Today, the mission team will be getting more data from Odyssey late this afternoon and early tomorrow morning, and from MGS at midnight tonight. The mission team plans to spend the rest o fits time conducting more tests and following the plans to put Spirit on the road.

Specifically, they will retract the airbags a bit more, three revolutions, and try to make additional determinations about the areas where the bags appear to be 'bubbled' or 'poofed up'. One of the first images returned showed what at first appeared to be a rather large rock; they now believe that may be an airbag bubble or the airbag may be shrouding a rock beneath it.

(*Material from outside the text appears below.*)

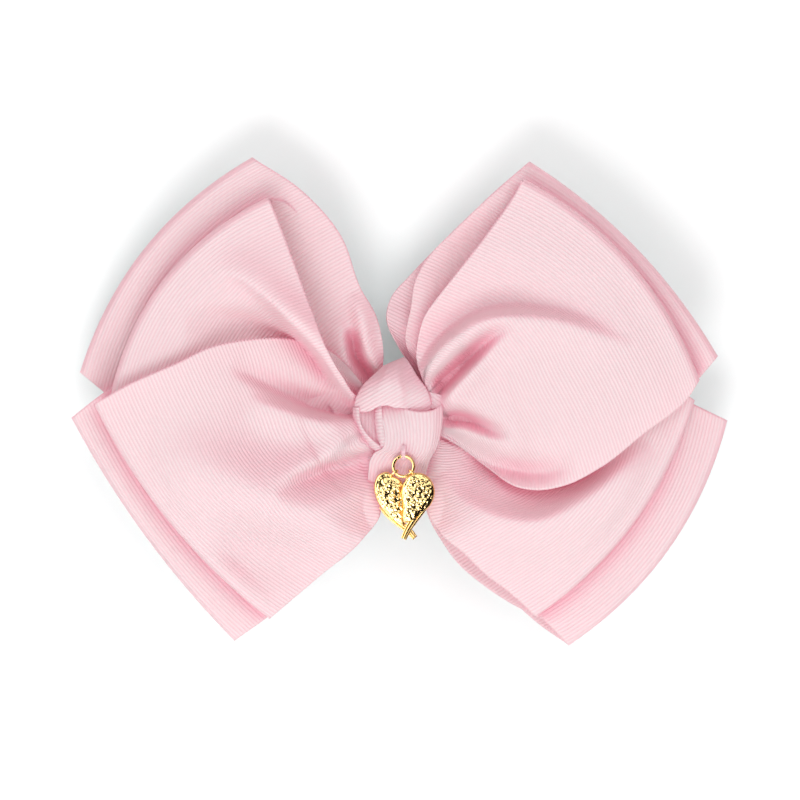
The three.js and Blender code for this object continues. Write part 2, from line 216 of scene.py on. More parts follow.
RIB_PITCH = 0.98 * MM
RIBBON_WIDTH = 76 * MM
RIBBON_SHEET = 0.36 * MM
SELVEDGE_EXTRA = 0.2  # how much thicker the woven edge is than the ribbon, as a share


def sheet_mesh(name, grid, ribs, closed=False, selvedges=True):
    """A sheet of ribbon as a solid: both faces, the selvedges and, on an open strip, the cut ends.

    The uv holds the rib number along the ribbon, and the place across it from 0 to 1.
    """
    rows, columns = grid.shape[:2]
    across = np.linspace(0, 1, columns)
    thickness = np.full(columns, RIBBON_SHEET)
    if selvedges:
        thickness[[0, -1]] *= 1 + SELVEDGE_EXTRA
    else:
        across = 0.1 + 0.8 * across
    offset = grid_normals(grid, closed) * thickness[None, :, None] / 2
    points = np.concatenate([(grid + offset).reshape(-1, 3), (grid - offset).reshape(-1, 3)])
    size = rows * columns
    r = np.arange(rows if closed else rows - 1)
    c = np.arange(columns - 1)
    r0, c0 = [axis.ravel() for axis in np.meshgrid(r, c, indexing="ij")]
    r1 = (r0 + 1) % rows
    near, far = r0 * columns + c0, r1 * columns + c0
    top = np.stack([near, far, far + 1, near + 1], axis=1)
    here = r * columns
    after = (r + 1) % rows * columns
    last = columns - 1
    low = np.stack([here, here + size, after + size, after], axis=1)
    high = np.stack([here, after, after + size, here + size], axis=1) + last
    faces = [top, top[:, ::-1] + size, low, high]
    if not closed:
        end = (rows - 1) * columns
        faces.append(np.stack([c, c + 1, c + 1 + size, c + size], axis=1))
        faces.append(np.stack([c, c + size, c + 1 + size, c + 1], axis=1) + end)
    uv = np.stack([ribs, np.broadcast_to(across, ribs.shape)], axis=-1).reshape(-1, 2)
    return new_mesh(name, points, np.concatenate(faces), np.concatenate([uv, uv]))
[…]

They will also be further checking out the Miniature Thermal Emission Spectrometer -- more commonly called MiniTES -- which records the thermal spectra of various rocks and soils to determine the types and amounts of minerals that they contain.

And for many members of the mission team who have not slept since Friday night, sleep is also high up on the agenda. "It's time," sighed Squyres.

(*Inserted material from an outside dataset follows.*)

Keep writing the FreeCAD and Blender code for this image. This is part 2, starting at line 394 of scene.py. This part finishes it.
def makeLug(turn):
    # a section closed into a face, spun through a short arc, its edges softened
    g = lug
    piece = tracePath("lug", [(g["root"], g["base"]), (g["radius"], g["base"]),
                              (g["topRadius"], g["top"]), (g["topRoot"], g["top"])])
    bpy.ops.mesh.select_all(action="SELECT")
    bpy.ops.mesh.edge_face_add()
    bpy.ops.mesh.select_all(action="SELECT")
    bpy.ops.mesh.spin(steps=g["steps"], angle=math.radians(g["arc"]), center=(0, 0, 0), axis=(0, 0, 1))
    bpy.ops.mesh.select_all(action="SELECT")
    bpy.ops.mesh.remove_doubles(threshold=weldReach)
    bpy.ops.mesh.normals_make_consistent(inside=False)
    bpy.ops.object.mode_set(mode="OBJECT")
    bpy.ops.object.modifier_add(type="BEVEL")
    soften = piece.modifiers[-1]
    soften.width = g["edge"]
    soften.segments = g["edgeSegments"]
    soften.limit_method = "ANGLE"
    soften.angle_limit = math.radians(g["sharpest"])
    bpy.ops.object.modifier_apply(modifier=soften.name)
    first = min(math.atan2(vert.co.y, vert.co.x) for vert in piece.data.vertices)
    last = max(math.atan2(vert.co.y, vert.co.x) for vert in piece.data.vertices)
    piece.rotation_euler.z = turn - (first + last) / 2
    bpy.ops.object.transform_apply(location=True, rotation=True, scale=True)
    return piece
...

Spirit traveled 302.6 million miles [487 million kilometers] to reach Mars after its launch from Cape Canaveral on June 10, 2003. Opportunity, will reach its landing site on the opposite side of Mars at 9:05 p.m. PST on January 24 to begin a similar study of Meridiani Planum, a site on the opposite side of the planet from Gusev Crater. Each of these rovers will be able to roam hundreds of yards over their primary 90-day mission, covering more mileage in one day than predecessor Sojourner did in its entire Martian journey.